Shameless EPA tries to side-step court order blocking enforcement of controversial Clean Water rule
It is hard to imagine a more blatant display of bureaucratic hubris than the EPA’s handling of its highly disputed rule redefining ” waters of the United States.”
The rule was supposed to be a joint effort between the Corps of Engineers and the EPA, who share enforcement responsibility for the Clean Water Act. But leaked memos show the EPA acted unilaterally in adopting the final rule over the objections of Corps officials and experts who declared the rule scientifically insupportable, “legally vulnerable” and “difficult to implement.”
The rule itself is a blatant power grab that covers almost all waters in the U.S. and much of the land in direct conflict with the Clean Water Act itself, multiple U.S.Supreme Court decisions, and long-held limits on federal constitutional authority. It was no surprise therefore that the rule was immediately challenged in court, including ten different suits, more than 70 plaintiffs and 30 states.
Yesterday, we noted here, that a federal judge had issued a nationwide injunction blocking the rule from enforcement because the rule is likely inconsistent with PLF’s Rapanos case and the proper standards for rule-making. But the EPA now arrogantly claims the injunction only applies to the states that brought the injunction and that the EPA was pushing ahead with the rule throughout the rest of the Country. The states involved in the injunction include North Dakota, Alaska, Arizona, Arkansas, Colorado, Idaho, Missouri, Montana, Nebraska, Nevada, South Dakota, Wyoming, and New Mexico.

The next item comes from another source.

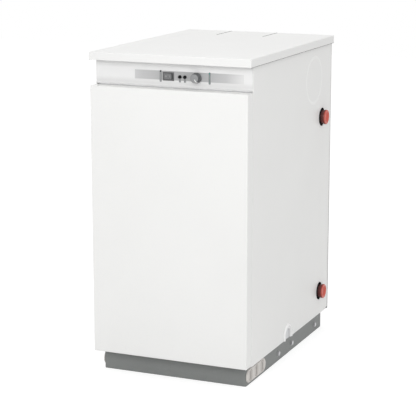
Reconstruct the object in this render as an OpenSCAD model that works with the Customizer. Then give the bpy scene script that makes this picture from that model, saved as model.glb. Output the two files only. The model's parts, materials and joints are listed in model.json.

Although an injunction is typically limited to the parties involved, the EPA is a party to the injunction and therefore is bound by its terms. And by its terms the injunction prohibits enforcement of the rule until further notice by the court. The EPA is being disingenuous when it claims the injunction does not have nationwide applicability. Challengers to a nationwide regulation are not required to file a suit in every jurisdiction in the Country to get the rule overturned. EPA should own up to its error and follow the law.